Interestingly, our findings are strikingly similar to injuries related to non-motorized stand-up scooters. As reported by Mebert et al., with a 44.2% prevalence rate of fractures, of which 28% involved the craniofacial region. Injuries were also noted to predominantly involve young males without safety helmets [14].

Other self-propelled transportation devices have demonstrated similar injury profiles to SESs. Hoverboards exhibit a nearly identical fracture and soft tissue injury profile, with the exception of a higher pediatric prevalence rate of 47% to 61% [15-16]. Although HNIs are less frequent with Segway® (Bedford, New Hampshire) personal transporters (15.6%), which tend to occur in older individuals with a mean age of 48 years, soft tissue injuries, and orthopedic injuries remain the most common injury types [17]. While bicycle accidents favor slightly older males and produce more frequent and severe intracranial damage, skateboard and longboard injuries affect younger males (88%) with similar fracture and soft tissue damage rates, predominantly occurring in the extremities [18-19].
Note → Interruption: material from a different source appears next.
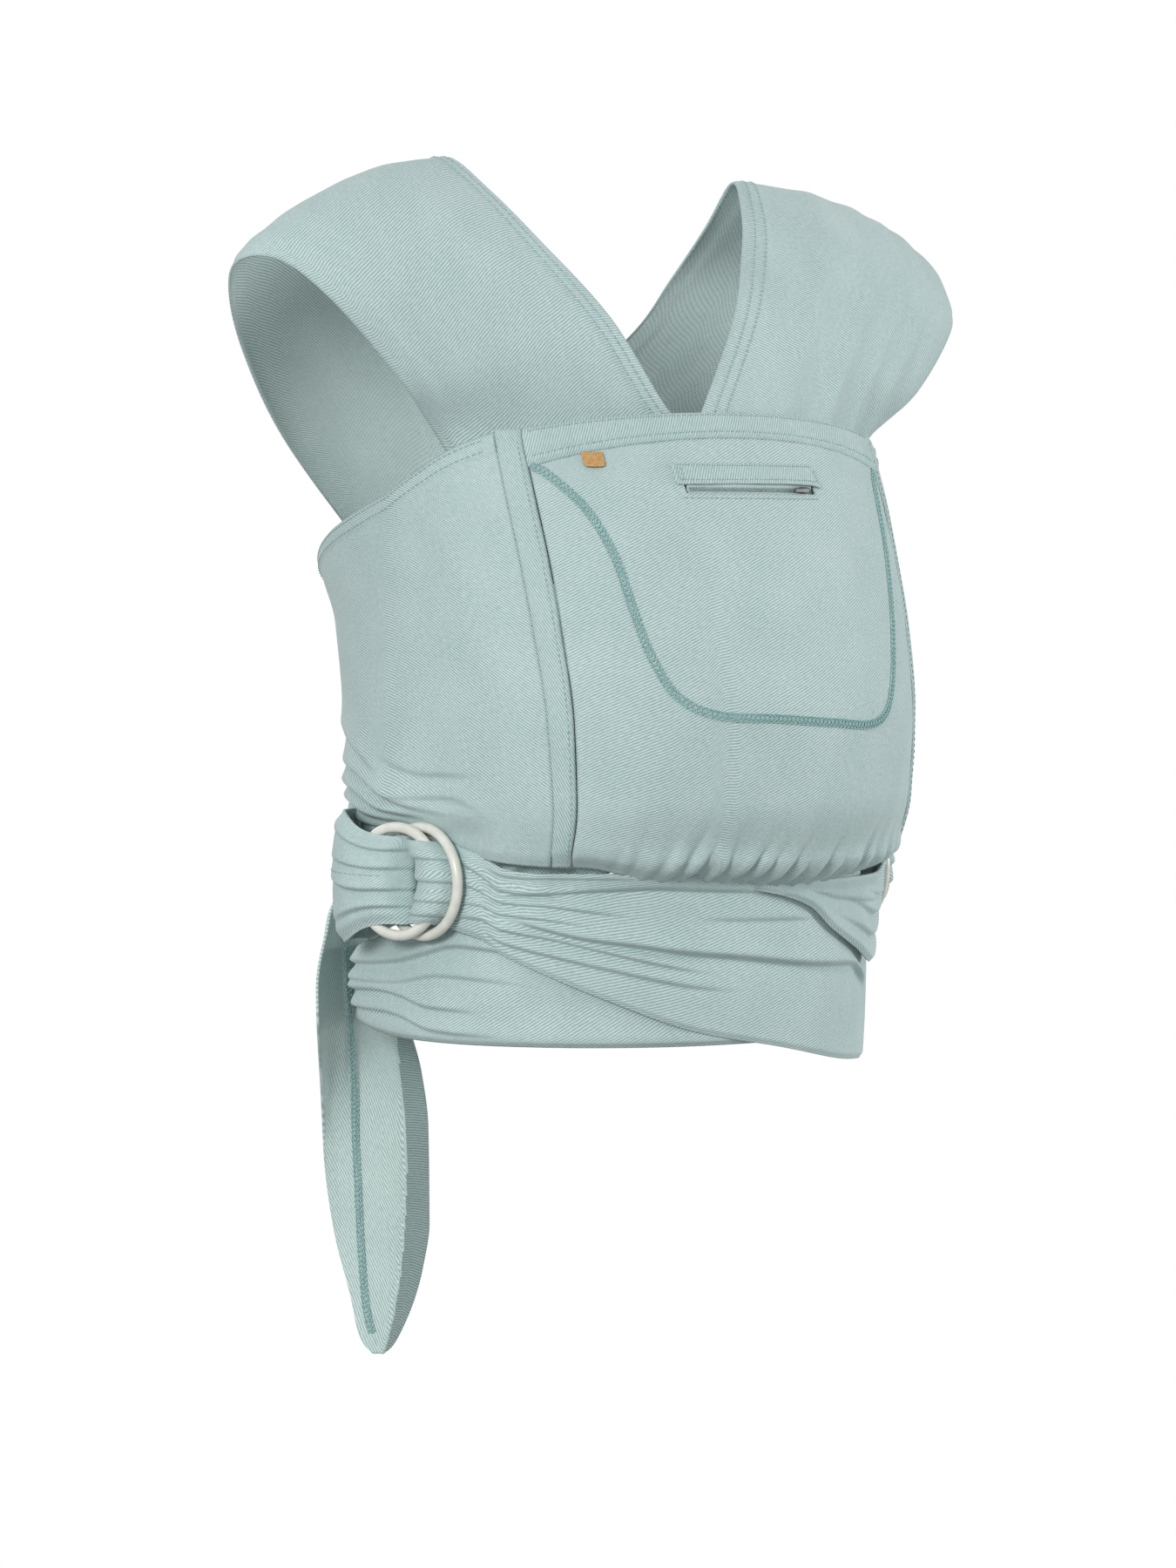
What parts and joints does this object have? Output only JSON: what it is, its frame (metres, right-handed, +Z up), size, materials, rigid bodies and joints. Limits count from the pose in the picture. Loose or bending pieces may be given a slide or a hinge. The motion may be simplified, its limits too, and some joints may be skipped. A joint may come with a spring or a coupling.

The financial burden of SES injuries has yet to be studied [5,9-11]. Despite lacking precise data, we can infer that SES injuries substantially add to healthcare expenditure. Most individuals presenting to the ED require some form of imaging, often in the form of CT scanning. In addition to the direct costs, diagnostic imaging tests increase radiation exposure.
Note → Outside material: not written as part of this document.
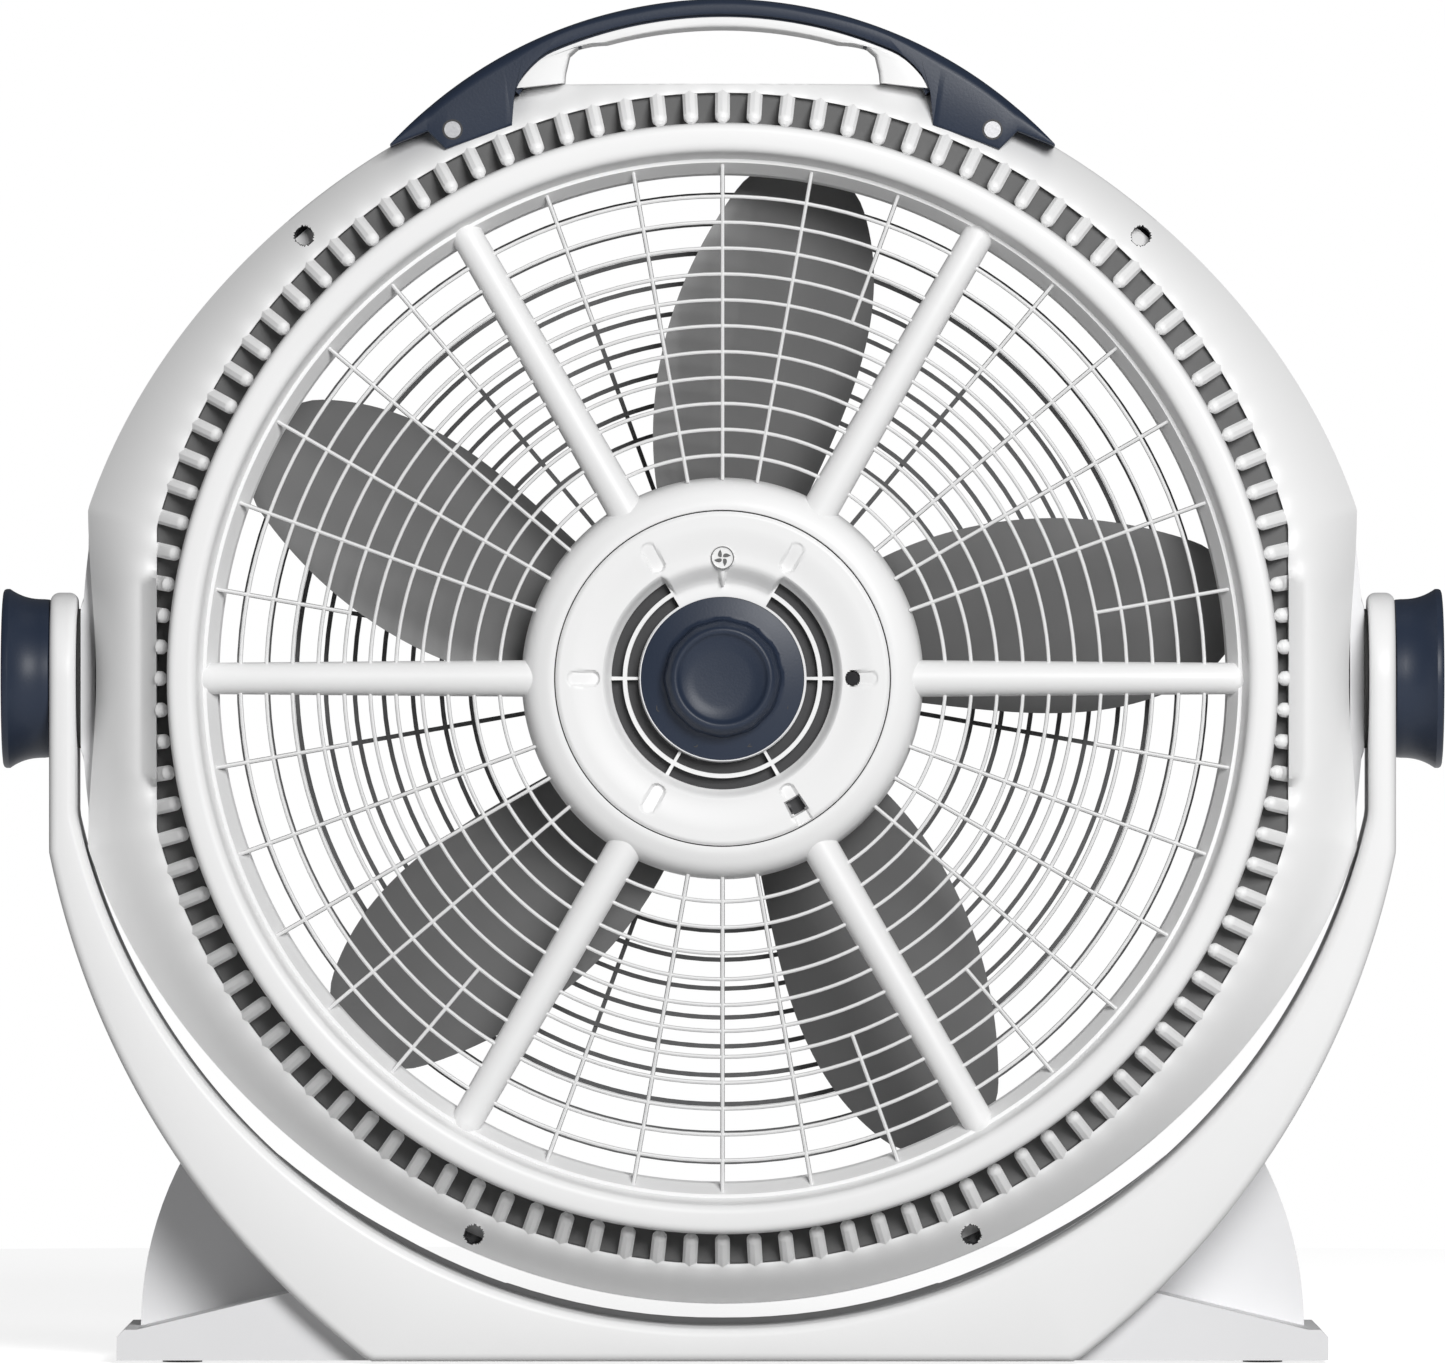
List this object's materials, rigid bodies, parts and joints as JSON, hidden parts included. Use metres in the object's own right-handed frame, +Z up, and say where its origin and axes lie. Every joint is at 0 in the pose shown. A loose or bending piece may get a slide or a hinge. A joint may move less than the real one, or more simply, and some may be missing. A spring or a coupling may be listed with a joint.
{
  "type": "floor fan",
  "caption": "Round floor fan whose guarded head tilts between the arms of a U-shaped stand, with a carrying handle, side clamp knobs and a speed knob.",
  "frame": {"origin": "on the floor under the middle of the bounding box", "axes": "+Z up, the front of the fan faces -Y, +X to the right of a viewer facing the front"},
  "size_m": [0.579, 0.17, 0.5465],
  "materials": {
    "white_plastic": "satin white moulded plastic",
    "rear_plastic": "satin off-white moulded plastic",
    "navy_plastic": "satin dark blue moulded plastic",
    "blade_plastic": "mid-grey moulded plastic",
    "grille_plastic": "dark grey moulded plastic",
    "black_plastic": "black moulded plastic",
    "rubber": "matt black rubber",
    "steel": "zinc-plated steel",
    "dark_steel": "black oxide steel",
    "core_steel": "laminated electrical steel",
    "bell_metal": "cast aluminium",
    "bronze": "sintered bronze",
    "winding": "varnished copper winding"
  },
  "bodies": {
    "stand": {"yoke": "white_plastic", "stand_back": "rear_plastic", "stand_screws": "dark_steel", "rubber_feet": "rubber"},
    "head": {"front_shroud": "white_plastic", "front_guard": "white_plastic", "hub_panel": "white_plastic", "panel_screw": "dark_steel", "rear_housing": "rear_plastic", "rear_grille": "grille_plastic", "grille_screws": "steel", "left_pivot_nut": "steel", "right_pivot_nut": "steel", "left_friction_disc": "rubber", "right_friction_disc": "rubber", "handle_cover": "navy_plastic", "handle_grip": "white_plastic", "handle_screws": "steel", "housing_screws": "dark_steel", "motor_front_bell": "bell_metal", "motor_rear_bell": "bell_metal", "stator_core": "core_steel", "stator_windings": "winding", "motor_bolts": "steel", "motor_nuts": "steel", "front_bearing": "bronze", "rear_bearing": "bronze", "capacitor": "black_plastic", "rotary_switch": "black_plastic", "switch_nut": "steel", "motor_leads": "winding", "lead_grommet": "rubber", "cord_gland": "rubber"},
    "rotor": {"motor_shaft": "steel", "rotor_core": "core_steel", "fan_blade": "blade_plastic", "blade_washer": "steel", "blade_nut": "steel", "thrust_washers": "bronze"},
    "dial": {"speed_knob": "navy_plastic", "switch_shaft": "steel", "knob_clip": "steel"},
    "left_clamp_washer": {"left_washer": "dark_steel"},
    "left_clamp": {"left_knob": "navy_plastic", "left_clamp_bolt": "steel"},
    "right_clamp_washer": {"right_washer": "dark_steel"},
    "right_clamp": {"right_knob": "navy_plastic", "right_clamp_bolt": "steel"}
  },
  "joints": [
    {"name": "head_tilt", "type": "hinge", "parent": "stand", "child": "head", "pos_m": [0, -0.022, 0.2745], "axis": [-1, 0, 0], "range_deg": [-30, 90]},
    {"name": "fan_spin", "type": "hinge", "parent": "head", "child": "rotor", "pos_m": [0, -0.022, 0.2745], "axis": [0, -1, 0], "continuous": true},
    {"name": "speed_knob_turn", "type": "hinge", "parent": "head", "child": "dial", "pos_m": [0, -0.022, 0.2745], "axis": [0, 1, 0], "range_deg": [0, 247.5]},
    {"name": "left_clamp_travel", "type": "slide", "parent": "stand", "child": "left_clamp_washer", "axis": [-1, 0, 0], "range_m": [0, 0.0013]},
    {"name": "left_knob_turn", "type": "hinge", "parent": "left_clamp_washer", "child": "left_clamp", "pos_m": [-0.27, -0.022, 0.2745], "axis": [-1, 0, 0], "range_deg": [0, 360]},
    {"name": "right_clamp_travel", "type": "slide", "parent": "stand", "child": "right_clamp_washer", "axis": [1, 0, 0], "range_m": [0, 0.0013]},
    {"name": "right_knob_turn", "type": "hinge", "parent": "right_clamp_washer", "child": "right_clamp", "pos_m": [0.27, -0.022, 0.2745], "axis": [1, 0, 0], "range_deg": [0, 360]}
  ],
  "couplings": [
    {"joint": "left_clamp_travel", "follows": "left_knob_turn", "m_per_rad": 0.00019894},
    {"joint": "right_clamp_travel", "follows": "right_knob_turn", "m_per_rad": 0.00019894}
  ]
}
A possible avenue that can be utilized to mitigate SES-related injuries is the requirement for helmet use and the imposition of legal consequence for a lack thereof. The implementation of mandatory bicycle helmet laws has been successful at reducing rates of head injury [20]. Infrastructure modifications, such as bicycle lanes, have also contributed to safety improvements [21-22]. Plans for helmet-sharing programs have been discussed but logistical and hygienic issues have prevented large-scale implementation [23]. Furthermore, extending legal consequences for reckless SES operation may also help with reducing incidence rates of SES-related injuries.

Design alterations may contribute to improving the safety profile of SESs. Currently, SESs have a narrow, hard wheel designed primarily for use on smooth surfaces. However, in real-world conditions, users often encounter uneven surfaces. The replacement of narrow, hard wheels with wider, softer wheels would provide additional traction to neutralize the destabilizing effect of uneven surface topography. Wider platforms for the feet may provide greater stability and reduce slipping. Additionally, regular maintenance of brakes, lights, and tires are necessary to ensure optimal safety and performance.

To the best of our knowledge, this is the first study to analyze the use of SESs specifically in a Midwest urban setting. Moreover, it is the first to analyze the factors associated with HNI related to the use of SESs. However, there are several limitations to our study. It is retrospective in nature with limited accessibility to certain data endpoints. Our information was collected from EDs serving a single urban population and, therefore, subject to sampling bias. Visits to primary care offices, specialists, and urgent care for SES-related injuries were not obtained. The small sample size may not be truly representative of the Midwestern population, and the limited time frame of data collection may skew data as our region experiences substantial seasonal weather changes. Future prospective trials are required to reduce data gaps, particularly with the mechanism of trauma, helmet use, and the financial burden of these injuries.

Conclusions

The SES is a simple, widely available, and ecofriendly transportation modality that has rapidly gained widespread popularity. However, nonadherence to safety guidelines and reckless operation can result in significant injuries and medical costs. Further data acquisition and evidence are needed to implement safer SES policies.